Aussi telle n'est pas leur fierté à la petite équipe du 'Mouvement social des citoyens jacméliens' de nous présenter la maison où avait résidé Simon Bolivar, avec la plaque portant le nom de celui-ci, mais qui avait disparu de vue depuis un quart de siècle. Pour eux, un tel exploit est presque aussi héroïque.
En effet, nous sommes invités par eux à faire le tour du centre historique de Jacmel, la cellule initiale dominée, comme toute ancienne ville européenne dont Jacmel est en Haïti la réplique parfaite, par la cathédrale et le marché public.

 

Inscrit comme patrimoine de l'Humanité ...
Or ce lieu sacré, d'où son nom de Belair, avant d'être enlevé d'assaut le mois dernier par le petit commando du 'Mouvement social des citoyens jacméliens', avait été maintenu en otage, comme autrefois les païens le centre de la chrétienté, par une armée sans cesse grossissante de ... marchandes venant de tous les horizons.
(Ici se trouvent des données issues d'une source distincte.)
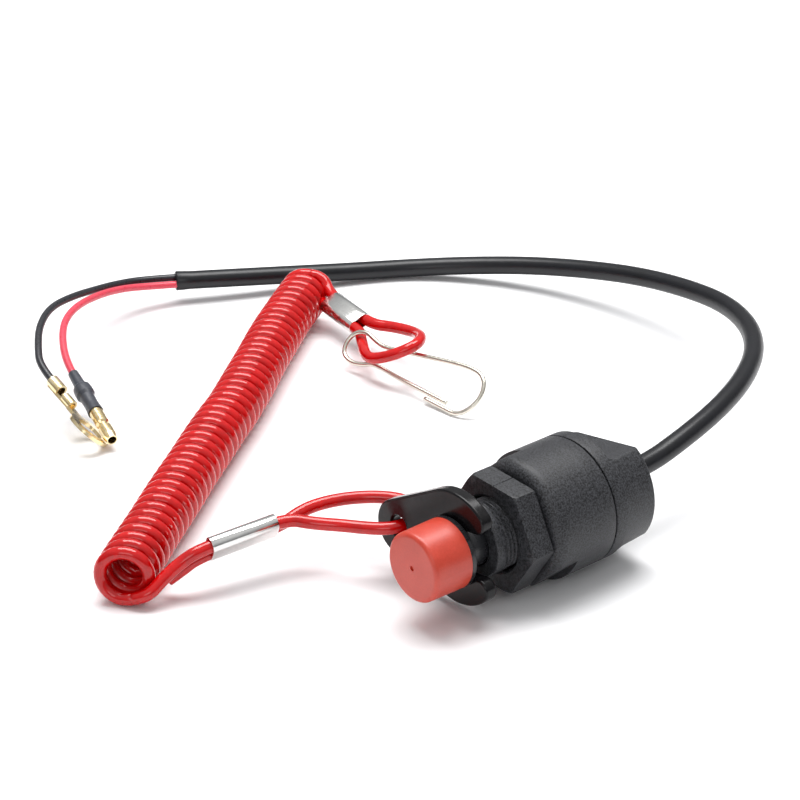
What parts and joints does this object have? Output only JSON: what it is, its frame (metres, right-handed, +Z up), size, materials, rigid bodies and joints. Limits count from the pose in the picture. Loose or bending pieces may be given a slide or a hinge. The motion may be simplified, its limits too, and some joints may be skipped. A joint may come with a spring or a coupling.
{
  "type": "engine kill switch with lanyard",
  "caption": "Engine kill switch for a panel: threaded neck with nut, red push button, stop clip on a coiled lanyard with a snap hook, and a two-wire cable.",
  "frame": {"origin": "on the switch axis, in the plane of the barrel's front shoulder that seats on a panel", "axes": "+Y along the switch axis from the button to the cable, +Z up as it lies on a table, +X towards the open side of the stop clip"},
  "size_m": [0.1747, 0.1836, 0.0278],
  "materials": {
    "black_nylon": "fine moulded grain",
    "black_acetal": "smooth",
    "red_cap_plastic": "satin",
    "seal_rubber": "matte",
    "spring_steel": "drawn wire",
    "contact_brass": "plain",
    "carrier_plastic": "plain",
    "crimp_steel": "plated",
    "black_clip_plastic": "polished",
    "black_pvc": "satin",
    "black_wire_pvc": "satin",
    "red_wire_pvc": "satin",
    "red_cord": "glossy and slightly clear",
    "crimp_aluminium": "pressed sheet",
    "nickel_wire": "nickel plated",
    "boot_vinyl": "soft vinyl",
    "terminal_brass": "gilt"
  },
  "bodies": {
    "switch": {"housing": "black_nylon", "rear_cap": "black_nylon", "stem_seal": "seal_rubber", "fixed_contact_left": "contact_brass", "fixed_contact_right": "contact_brass", "contact_carrier": "carrier_plastic", "cable_clamp": "crimp_steel", "cable_sheath": "black_pvc", "black_wire": "black_wire_pvc", "red_wire": "red_wire_pvc", "black_core_tail": "black_wire_pvc", "red_core_tail": "red_wire_pvc", "bullet_boot": "boot_vinyl", "bullet_terminal": "terminal_brass", "ring_terminal": "terminal_brass", "near_sleeve": "crimp_aluminium", "switch_loop": "red_cord", "lanyard_coil": "red_cord", "hook_loop": "red_cord", "far_sleeve": "crimp_aluminium"},
    "button": {"plunger": "black_acetal", "red_cap": "red_cap_plastic", "moving_contact": "contact_brass", "return_spring": "spring_steel"},
    "nut": {"hex_nut": "black_nylon"},
    "clip": {"stop_clip": "black_clip_plastic"},
    "hook": {"snap_hook": "nickel_wire"}
  },
  "joints": [
    {"name": "button_press", "type": "slide", "parent": "switch", "child": "button", "axis": [0, 1, 0], "range_m": [0, 0.0018], "stiffness_N_per_m": 900, "deforming": ["return_spring"]},
    {"name": "nut_turn", "type": "hinge", "parent": "switch", "child": "nut", "pos_m": [0, -0.00325, 0], "axis": [0, 1, 0], "continuous": true},
    {"name": "lanyard_release", "type": "slide", "parent": "button", "child": "clip", "axis": [-0.9848, 0, -0.1736], "range_m": [0, 0.025], "deforming": ["switch_loop"]},
    {"name": "hook_swing", "type": "hinge", "parent": "switch", "child": "hook", "pos_m": [-0.0975, 0.0408, -0.00834], "axis": [0.7116, -0.7016, -0.038], "range_deg": [0, 45], "deforming": ["hook_loop"]}
  ]
}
Le tremblement terre a chassé de plus en plus de déracinés vers ces lieux, et la horde avait envahi toutes les rues et bâtiments publics alentour (églises, bibliothèque, hôtels, la place d'armes etc.).
Cependant parmi les quelques projets conduits jusqu'à achèvement avec les fonds Petrocaribe (héritage de feu le président du Venezuela, Hugo Chavez, grand admirateur de Bolivar et en reconnaissance de l'aide qui fut apportée à ce dernier par Haïti), l'administration du président Michel Martelly inscrivit un nouveau marché public, construit en banlieue de Jacmel et devant permettre aussi de dégager le centre historique de la ville.
Mais les marchandes refusèrent de décamper et de permettre la rénovation du bloc autour de la place du marché et de la cathédrale. Et qu'on espère voir figurer officiellement au titre de patrimoine de l'Humanité.
Parce que entretemps aussi, tous les propriétaires, boutiquiers et artisans de père en fils, avaient dû vider les lieux. Depuis très longtemps.
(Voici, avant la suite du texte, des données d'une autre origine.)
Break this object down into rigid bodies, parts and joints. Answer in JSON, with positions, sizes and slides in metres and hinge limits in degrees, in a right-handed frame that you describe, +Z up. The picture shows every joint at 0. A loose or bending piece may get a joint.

Descendants de Bolivar et autres immigrants de tous les coins du monde, parce que Jacmel est depuis l'indépendance (1804) et même avant, l'un des carrefours de l'immigration européenne dans la Caraïbe. C'est ici que se réfugia la famille du révolutionnaire français guillotiné Camille Desmoulins. Les principaux halls qui abritaient les tonnes de café en partance pour les ports du Havre, de Bordeaux ou de Hambourg portent aujourd'hui encore les noms de Vital, Boucard, Madsen etc.
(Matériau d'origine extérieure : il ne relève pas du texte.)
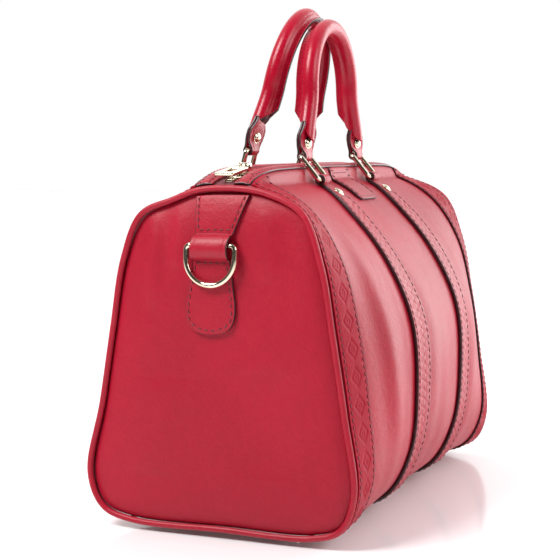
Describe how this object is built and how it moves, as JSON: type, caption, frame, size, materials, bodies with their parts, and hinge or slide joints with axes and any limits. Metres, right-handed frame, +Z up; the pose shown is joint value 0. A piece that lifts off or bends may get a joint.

Chevaliers sans peur et sans reproche ...
Mais, n'en pouvant plus d'attendre un geste de la part des autorités, un beau jour, un petit groupe de Jacméliens, des deux sexes, s'est réuni au local de l'Ecole de musique Dessaix Baptiste, dirigée par notre collègue journaliste et philantrope, Fritz Valesco, surnommé 'Pitit Fèy', pour donner naissance au 'Mouvement social des citoyens jacméliens.'
Sans crier gare, et avec une ardeur et une conviction sans faille, ces nouveaux chevaliers sans peur et sans reproche ont entrepris, avec des moyens de persuasion suffisamment convaincants, d'amener les centaines de marchandes à plier bagages et à aller s'installer au marché tout neuf.
Malgré l'inauguration de ce dernier, les autorités n'étaient pas arrivées à un tel résultat.

Un exemple rare de conscience citoyenne ...
Ensuite a commencé la récupération proprement dite du quartier. Puisque les propriétaires avaient déserté, c'est donc à ce petit groupe de 'citoyens concernés' qu'il est revenu aussi d'enlever les tonnes de détritus laissés sur place.
Mais non découragés par la tâche - et en souvenir de la fête patronale de Jacmel, le Premier mai, et de la messe avec Te-deum qui était chantée chaque année à la cathédrale - ils ont conçu de prendre le monde entier à témoin, cela par la décision de repeindre eux-mêmes tous les bâtiments du quartier, qui ne l'avaient pas été depuis des siècles, donnant à celui-ci un petit air coquet. Couleurs pastel, préférablement.
La contribution des autorités ne semble pas s'être encore manifestée et celle des grands commerçants de la place peu évidente non plus.
Mais personne ne peut plus rester indifférent.
C'est un exemple rare de conscience citoyenne qui devrait faire tâche d'huile partout dans notre pays.
Comme au temps de Bolivar, c'est encore Jacmel qui ouvre la marche.